Some artworks have brushwork that is almost entirely literal, while some are almost entirely abstract, and then there are all the ranges in-between. So the question that all artists have to ask themselves is, which approach are you taking overall for a painting, and when you lay down this brushstroke at this very moment, are you taking the abstract or the literal approach? Some artworks require a more literal approach, such as very detailed illustrations or concept art, where describing the surface properties and accurate shapes of objects are vital to the visual communication, while some artworks (often fine art) are often done with the abstract approach, making them more artistically expressive. How you choose to balance the two approaches in every artwork is a decision you should try to make early on, because changing your mind later would mean you’d have to repaint a lot of stuff.

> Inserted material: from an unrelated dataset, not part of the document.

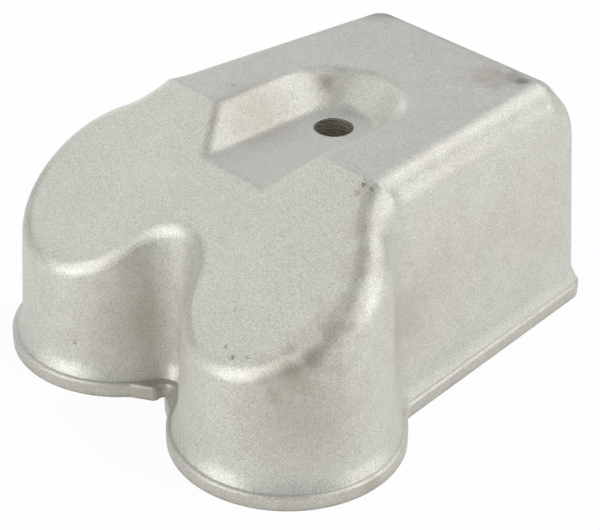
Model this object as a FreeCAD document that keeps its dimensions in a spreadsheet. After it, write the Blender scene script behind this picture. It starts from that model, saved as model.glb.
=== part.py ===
"""Rocker cover: one hollow aluminium casting, in millimetres.

The gasket face lies on z = 0 and the cover stands up from it along +Z. The part is the same left
and right of the plane x = 0. The two lobes are at the front, towards -Y, and the origin is under
the middle of the outline. The casting is its outer form less its core, as it is in the foundry,
and the core follows every outer face at the wall's thickness.
"""
import FreeCAD, Part
import math
import os

import Sketcher

SIZES = [
    # overall form
    ("cover_height", 57.2, "gasket face to flat roof"),
    ("wall_draft", 3.4, "degrees that every side wall leans in"),
    ("wall_thickness", 3.6, "casting wall, square to each face"),
    # plan of the side wall where it meets the gasket plane
    ("rear_edge", 57.4, "rear wall behind the origin"),
    ("rear_half_width", 32.0, "half the width at the rear wall"),
    ("side_flare", 5.8, "degrees that the sides spread towards the lobes"),
    ("waist_radius", 12.0, "hollow between side and lobe"),
    ("lobe_radius", 24.0, "plan radius of a lobe"),
    ("lobe_offset", 27.2, "lobe centre to the middle plane"),
    ("lobe_forward", 33.4, "lobe centre ahead of the origin"),
    ("notch_radius", 6.1, "hollow between the two lobes"),
    # roof
    ("crease_forward", 13.8, "crease between the flat and the sloping roof"),
    ("front_slope", 34.0, "degrees that the front roof falls"),
    ("bevel_edge", 47.8, "rear end of the flat roof"),
    ("rear_bevel", 47.0, "degrees that the rear bevel falls"),
    ("roof_edge_radius", 6.8, "rounding round the flat roof and the bevel"),
    ("slope_edge_radius", 6.0, "rounding round the sloping roof"),
    ("rear_corner_radius", 2.0, "upright corners at the rear"),
    ("core_chamfer", 2.5, "flat across the same edges inside the casting"),
    # recess in the roof and the bolt hole through its floor
    ("recess_depth", 7.0, "flat roof to recess floor"),
    ("recess_radius", 9.0, "half width of the recess floor"),
    ("recess_lean", 45.0, "degrees that the recess wall leans out from upright"),
    ("recess_rim_radius", 4.0, "rounding of the recess rim and of the lip in front"),
    ("recess_floor_radius", 4.0, "fillet round the recess floor"),
    ("bolt_rear", 6.1, "bolt axis behind the origin"),
    ("bolt_hole", 9.0, "diameter of the bolt hole"),
    ("boss_diameter", 18.0, "boss under the recess floor"),
    ("boss_length", 8.0, "boss below the casting wall"),
    # rim round the foot
    ("rim_width", 2.1, "rim beyond the side wall"),
    ("rim_height", 3.4, "thickness of the rim"),
    ("rim_corner_radius", 6.0, "rear corners of the rim"),
    ("rim_waist_radius", 4.9, "hollow of the rim between side and lobe"),
    ("rim_chamfer", 0.4, "upper edge of the rim"),
    ("flare_width", 1.3, "spread of the wall's foot over the rim"),
    ("flare_height", 3.6, "rise of the spread foot above the rim"),
    # two small ears of the rim, in the notch
    ("slot_ahead", 3.0, "wall in the notch to the deepest point of the slot between the ears"),
    ("slot_radius", 1.7, "round end of the slot"),
    ("ear_radius", 1.3, "rounded end of each ear"),
    ("ear_offset", 2.9, "centre of the ear's end to the middle plane"),
    ("ear_root_turn", 45.6, "degrees round the lobe where the ear's front has run into its rim"),
    ("ear_blend_radius", 3.0, "hollow between ear and lobe rim"),
]
SIZE = {alias: value for alias, value, _ in SIZES}

# ways of the sketcher: its origin and vertical axis, and the points of a line or an arc
Z_UP = FreeCAD.Vector(0, 0, 1)
ORIGIN_POINT = (-1, 1)
Y_AXIS_LINE = -2
START, END, CENTRE = 1, 2, 3

# where the wall stands in the notch
NOTCH_RULE = ("-(sizes.lobe_forward + sqrt((sizes.lobe_radius + sizes.notch_radius)^2"
              " - sizes.lobe_offset^2) - sizes.notch_radius)")
# how far a cut reaches beyond the part
CLEAR = 30
# how far a face looks up: a roof looks up by more than ROOF, and a wall by less than WALL
ROOF = 0.5
WALL = 0.2
# a height or a direction that is the same to within this counts as equal
FLUSH = 0.01
# the roof falls off along these edges by these angles, to the front and to the rear
FRONT, REAR = -1, 1
SLOPES = {FRONT: ("crease_forward", "front_slope"), REAR: ("bevel_edge", "rear_bevel")}


def vec(x, y):
    """Return a point of a sketch."""
    return FreeCAD.Vector(x, y, 0)


def mirrored(point):
    """Return the point's image in the middle plane."""
    return vec(-point.x, point.y)


def arc_between(centre, radius, first, last):
    """Return the arc that runs counter-clockwise from one point to another."""
    start = math.atan2(first.y - centre.y, first.x - centre.x)
    end = math.atan2(last.y - centre.y, last.x - centre.x)
    if end < start:
        end += 2 * math.pi
    return Part.ArcOfCircle(Part.Circle(centre, Z_UP, radius), start, end)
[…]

I think the reason why some of the painters I have shown in the last few pages are so compelling is because they try to combine both approaches, so that they can “have their cake and eat it too.” It is not an easy feat and that is why only some of the most advanced artists are capable of really pulling it off without the results looking gimmicky or shallow–they really do understand how to balance expressiveness with detail and accuracy.

Now, when you think of scumbling in the context of those two main brushwork approaches, you’ll have to identify how the scumbling is used in the painting, and whether it is a more literal approach that is depicting a specific texture type, or it’s a more abstract approach where the artist is using scumbling just to create visual interest that makes the painting more interesting to look at.